══ SOURCE DATA ══

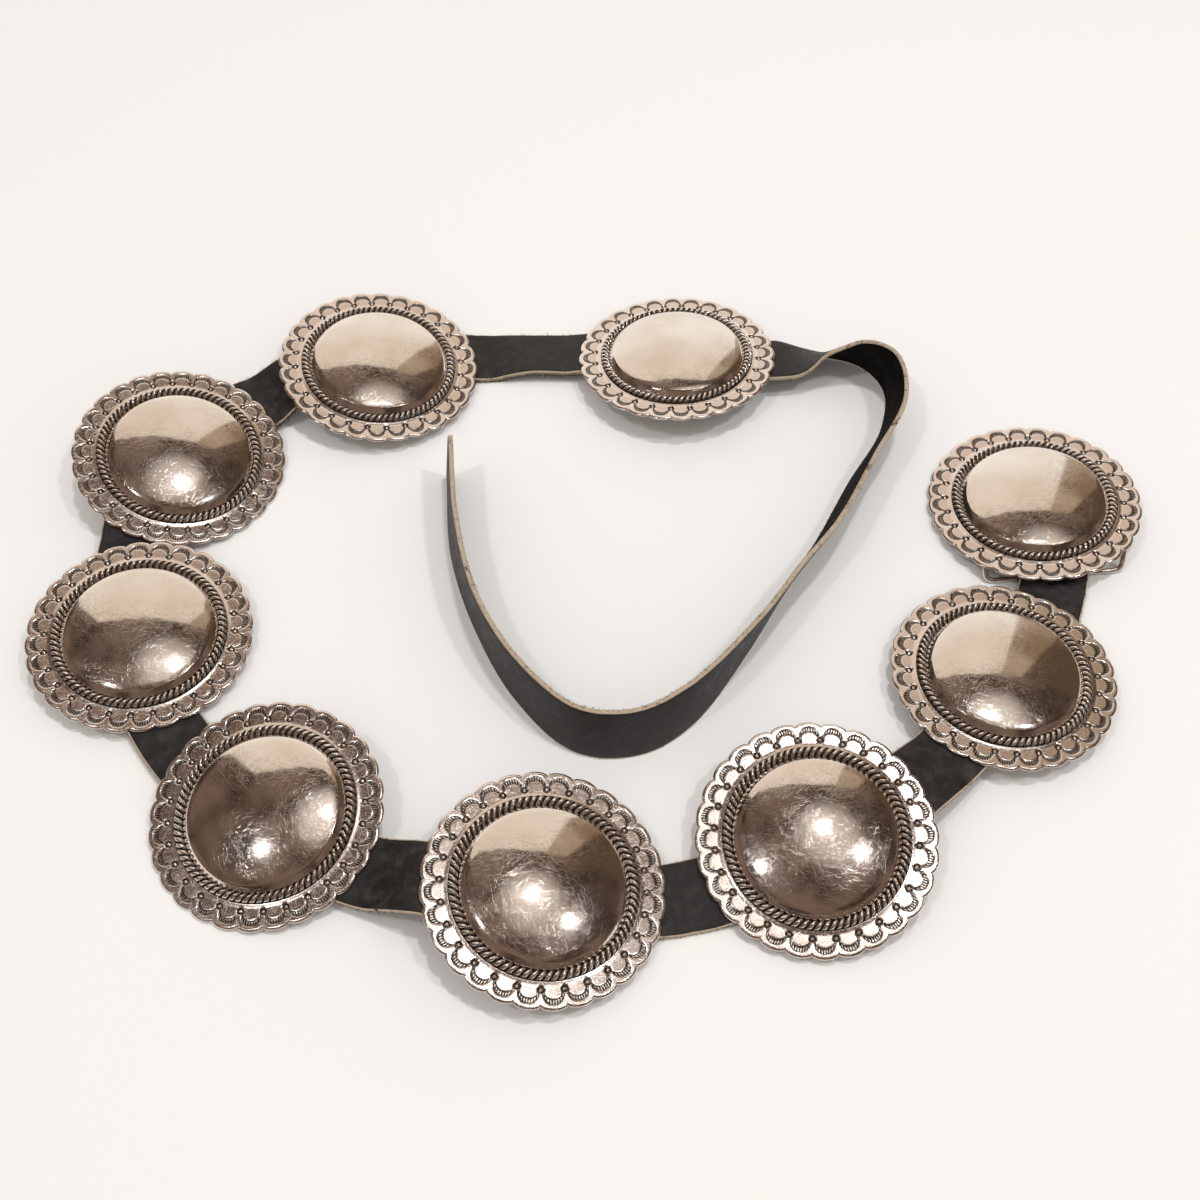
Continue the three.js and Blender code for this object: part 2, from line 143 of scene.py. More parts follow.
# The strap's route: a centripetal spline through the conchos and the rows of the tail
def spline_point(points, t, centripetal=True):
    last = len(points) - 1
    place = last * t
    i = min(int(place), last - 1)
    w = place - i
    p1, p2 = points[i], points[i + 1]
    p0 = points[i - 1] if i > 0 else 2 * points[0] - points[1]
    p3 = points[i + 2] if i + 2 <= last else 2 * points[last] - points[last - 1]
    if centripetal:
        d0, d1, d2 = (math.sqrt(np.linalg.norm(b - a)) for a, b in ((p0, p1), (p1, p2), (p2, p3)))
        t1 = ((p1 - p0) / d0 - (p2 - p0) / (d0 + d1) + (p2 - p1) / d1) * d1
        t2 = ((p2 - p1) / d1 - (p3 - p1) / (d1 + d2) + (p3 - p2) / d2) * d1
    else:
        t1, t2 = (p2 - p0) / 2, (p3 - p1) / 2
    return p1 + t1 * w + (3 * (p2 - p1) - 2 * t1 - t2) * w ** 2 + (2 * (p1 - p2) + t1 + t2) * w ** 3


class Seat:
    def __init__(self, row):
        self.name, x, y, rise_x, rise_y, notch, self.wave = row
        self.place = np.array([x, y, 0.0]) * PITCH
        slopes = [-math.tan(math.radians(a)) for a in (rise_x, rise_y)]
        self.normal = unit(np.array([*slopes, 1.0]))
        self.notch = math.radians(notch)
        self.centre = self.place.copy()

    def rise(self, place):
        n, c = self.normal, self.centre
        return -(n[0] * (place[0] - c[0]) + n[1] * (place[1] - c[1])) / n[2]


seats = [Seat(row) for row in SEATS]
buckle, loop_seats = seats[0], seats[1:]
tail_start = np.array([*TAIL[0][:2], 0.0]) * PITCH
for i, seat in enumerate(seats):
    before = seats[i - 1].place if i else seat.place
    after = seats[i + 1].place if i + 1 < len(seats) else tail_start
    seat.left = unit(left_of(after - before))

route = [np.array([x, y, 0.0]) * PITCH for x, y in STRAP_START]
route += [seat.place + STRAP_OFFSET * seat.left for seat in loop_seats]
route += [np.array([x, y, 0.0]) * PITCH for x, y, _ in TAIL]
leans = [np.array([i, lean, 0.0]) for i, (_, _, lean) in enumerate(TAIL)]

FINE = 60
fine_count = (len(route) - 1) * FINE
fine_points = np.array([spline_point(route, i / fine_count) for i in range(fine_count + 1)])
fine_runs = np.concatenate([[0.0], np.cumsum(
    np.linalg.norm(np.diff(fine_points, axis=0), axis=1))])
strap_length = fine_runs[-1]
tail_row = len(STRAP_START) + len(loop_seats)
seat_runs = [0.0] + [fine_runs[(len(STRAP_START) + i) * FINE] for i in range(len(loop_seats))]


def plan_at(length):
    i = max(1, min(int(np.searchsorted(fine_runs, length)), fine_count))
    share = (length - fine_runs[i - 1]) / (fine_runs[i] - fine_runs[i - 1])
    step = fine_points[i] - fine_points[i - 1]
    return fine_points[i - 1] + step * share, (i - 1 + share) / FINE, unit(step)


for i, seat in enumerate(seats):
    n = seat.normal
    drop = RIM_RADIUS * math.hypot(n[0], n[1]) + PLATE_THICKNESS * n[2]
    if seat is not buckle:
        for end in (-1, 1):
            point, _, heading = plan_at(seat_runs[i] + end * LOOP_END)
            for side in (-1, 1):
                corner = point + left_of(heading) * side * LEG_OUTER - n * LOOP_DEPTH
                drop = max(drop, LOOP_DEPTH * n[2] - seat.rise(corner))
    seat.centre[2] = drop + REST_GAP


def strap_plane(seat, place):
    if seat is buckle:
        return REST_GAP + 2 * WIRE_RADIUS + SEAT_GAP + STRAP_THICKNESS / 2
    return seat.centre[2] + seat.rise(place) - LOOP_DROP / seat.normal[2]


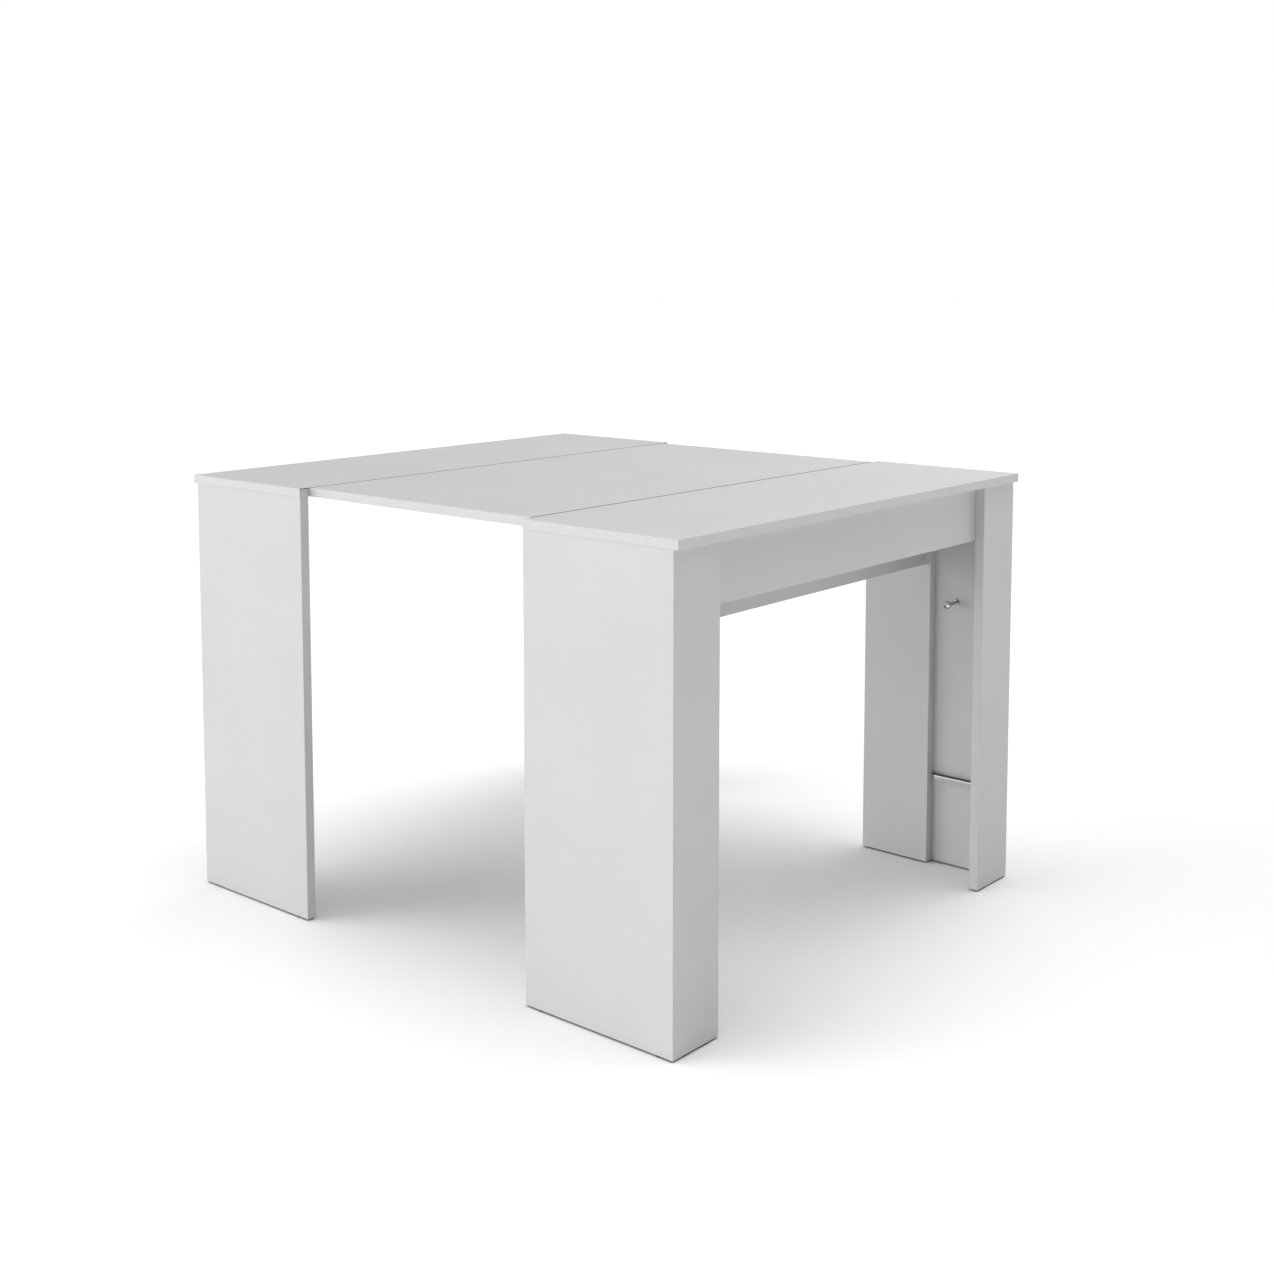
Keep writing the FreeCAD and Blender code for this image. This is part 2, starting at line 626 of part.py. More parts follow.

═══

WHAT IS ASKED:
Output the data above exactly, please, line for line.

FINISHED TASK:
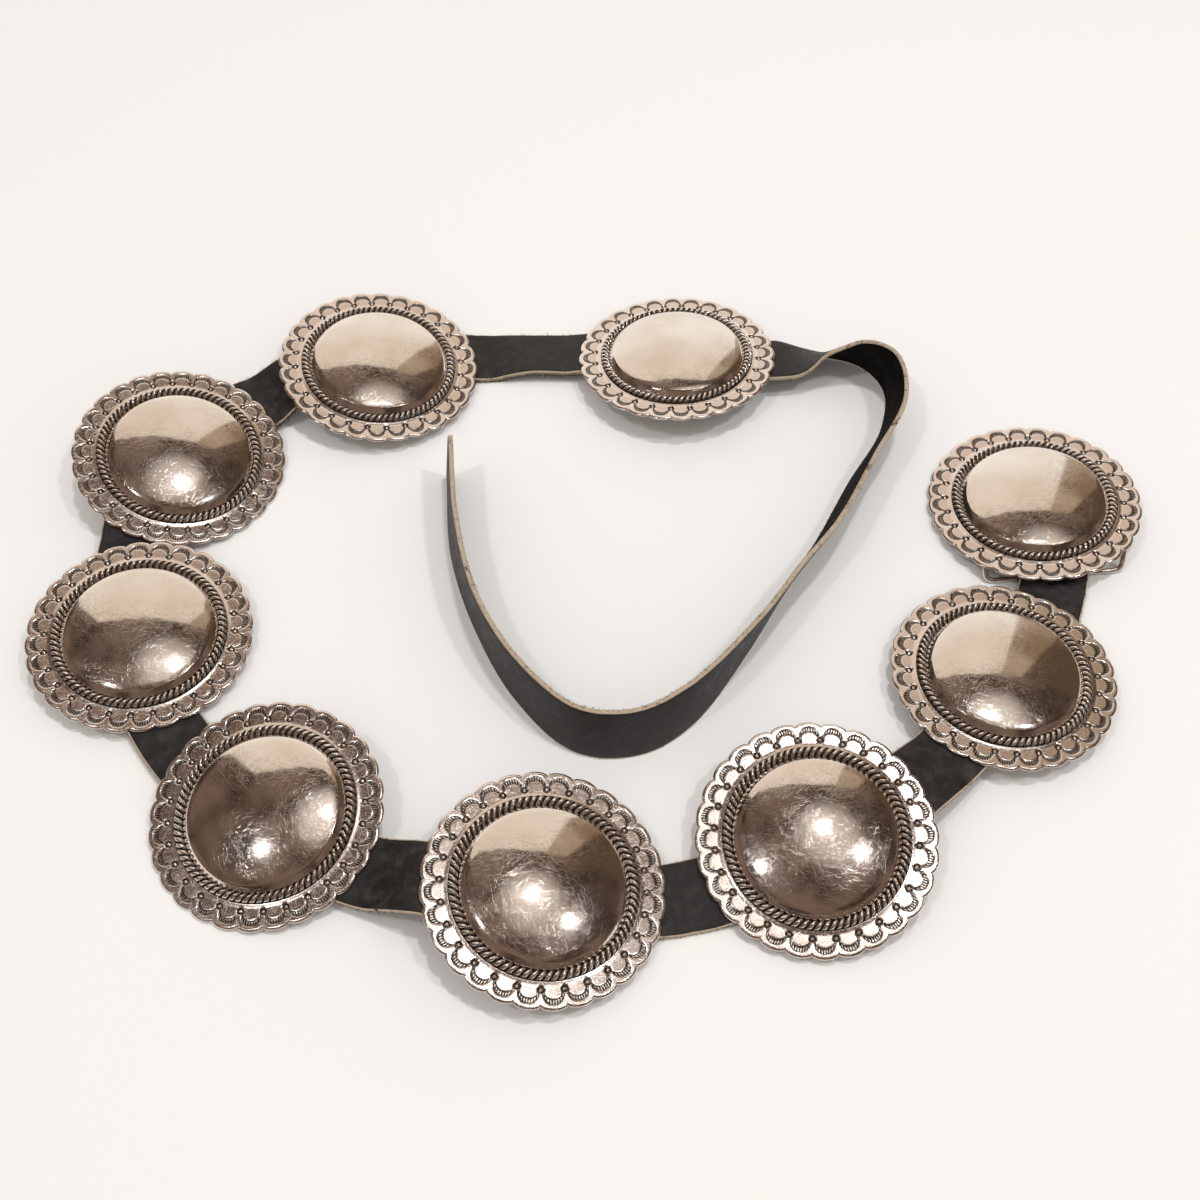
Continue the three.js and Blender code for this object: part 2, from line 143 of scene.py. More parts follow.
# The strap's route: a centripetal spline through the conchos and the rows of the tail
def spline_point(points, t, centripetal=True):
    last = len(points) - 1
    place = last * t
    i = min(int(place), last - 1)
    w = place - i
    p1, p2 = points[i], points[i + 1]
    p0 = points[i - 1] if i > 0 else 2 * points[0] - points[1]
    p3 = points[i + 2] if i + 2 <= last else 2 * points[last] - points[last - 1]
    if centripetal:
        d0, d1, d2 = (math.sqrt(np.linalg.norm(b - a)) for a, b in ((p0, p1), (p1, p2), (p2, p3)))
        t1 = ((p1 - p0) / d0 - (p2 - p0) / (d0 + d1) + (p2 - p1) / d1) * d1
        t2 = ((p2 - p1) / d1 - (p3 - p1) / (d1 + d2) + (p3 - p2) / d2) * d1
    else:
        t1, t2 = (p2 - p0) / 2, (p3 - p1) / 2
    return p1 + t1 * w + (3 * (p2 - p1) - 2 * t1 - t2) * w ** 2 + (2 * (p1 - p2) + t1 + t2) * w ** 3


class Seat:
    def __init__(self, row):
        self.name, x, y, rise_x, rise_y, notch, self.wave = row
        self.place = np.array([x, y, 0.0]) * PITCH
        slopes = [-math.tan(math.radians(a)) for a in (rise_x, rise_y)]
        self.normal = unit(np.array([*slopes, 1.0]))
        self.notch = math.radians(notch)
        self.centre = self.place.copy()

    def rise(self, place):
        n, c = self.normal, self.centre
        return -(n[0] * (place[0] - c[0]) + n[1] * (place[1] - c[1])) / n[2]


seats = [Seat(row) for row in SEATS]
buckle, loop_seats = seats[0], seats[1:]
tail_start = np.array([*TAIL[0][:2], 0.0]) * PITCH
for i, seat in enumerate(seats):
    before = seats[i - 1].place if i else seat.place
    after = seats[i + 1].place if i + 1 < len(seats) else tail_start
    seat.left = unit(left_of(after - before))

route = [np.array([x, y, 0.0]) * PITCH for x, y in STRAP_START]
route += [seat.place + STRAP_OFFSET * seat.left for seat in loop_seats]
route += [np.array([x, y, 0.0]) * PITCH for x, y, _ in TAIL]
leans = [np.array([i, lean, 0.0]) for i, (_, _, lean) in enumerate(TAIL)]

FINE = 60
fine_count = (len(route) - 1) * FINE
fine_points = np.array([spline_point(route, i / fine_count) for i in range(fine_count + 1)])
fine_runs = np.concatenate([[0.0], np.cumsum(
    np.linalg.norm(np.diff(fine_points, axis=0), axis=1))])
strap_length = fine_runs[-1]
tail_row = len(STRAP_START) + len(loop_seats)
seat_runs = [0.0] + [fine_runs[(len(STRAP_START) + i) * FINE] for i in range(len(loop_seats))]


def plan_at(length):
    i = max(1, min(int(np.searchsorted(fine_runs, length)), fine_count))
    share = (length - fine_runs[i - 1]) / (fine_runs[i] - fine_runs[i - 1])
    step = fine_points[i] - fine_points[i - 1]
    return fine_points[i - 1] + step * share, (i - 1 + share) / FINE, unit(step)


for i, seat in enumerate(seats):
    n = seat.normal
    drop = RIM_RADIUS * math.hypot(n[0], n[1]) + PLATE_THICKNESS * n[2]
    if seat is not buckle:
        for end in (-1, 1):
            point, _, heading = plan_at(seat_runs[i] + end * LOOP_END)
            for side in (-1, 1):
                corner = point + left_of(heading) * side * LEG_OUTER - n * LOOP_DEPTH
                drop = max(drop, LOOP_DEPTH * n[2] - seat.rise(corner))
    seat.centre[2] = drop + REST_GAP


def strap_plane(seat, place):
    if seat is buckle:
        return REST_GAP + 2 * WIRE_RADIUS + SEAT_GAP + STRAP_THICKNESS / 2
    return seat.centre[2] + seat.rise(place) - LOOP_DROP / seat.normal[2]


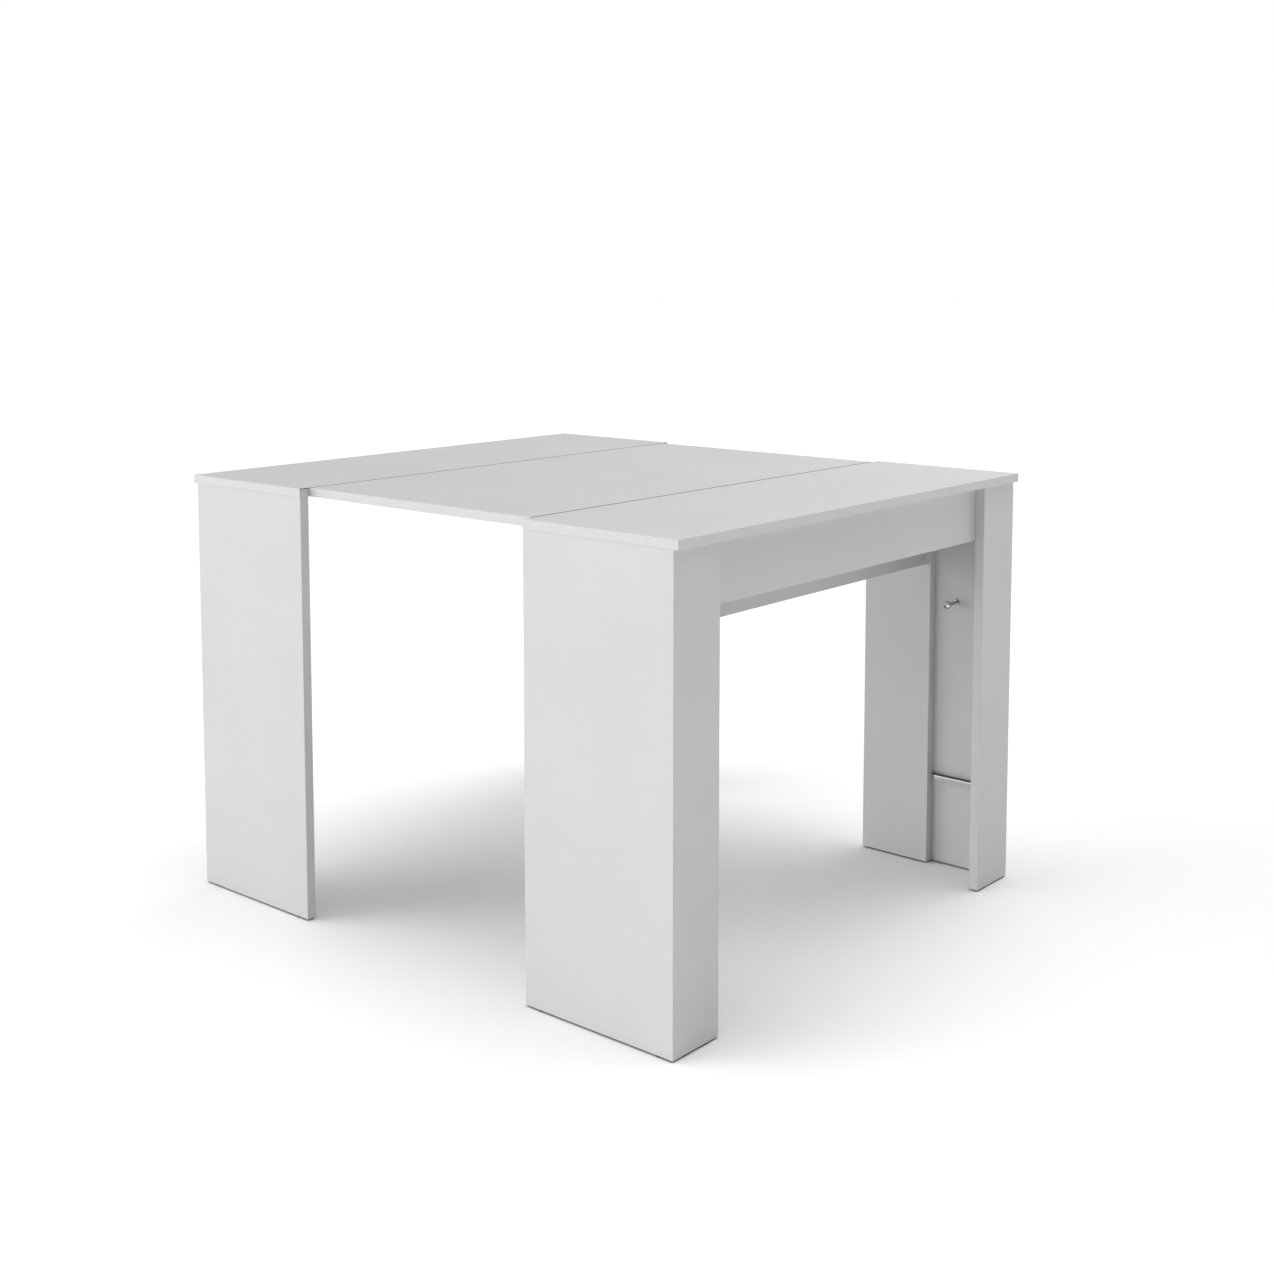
Keep writing the FreeCAD and Blender code for this image. This is part 2, starting at line 626 of part.py. More parts follow.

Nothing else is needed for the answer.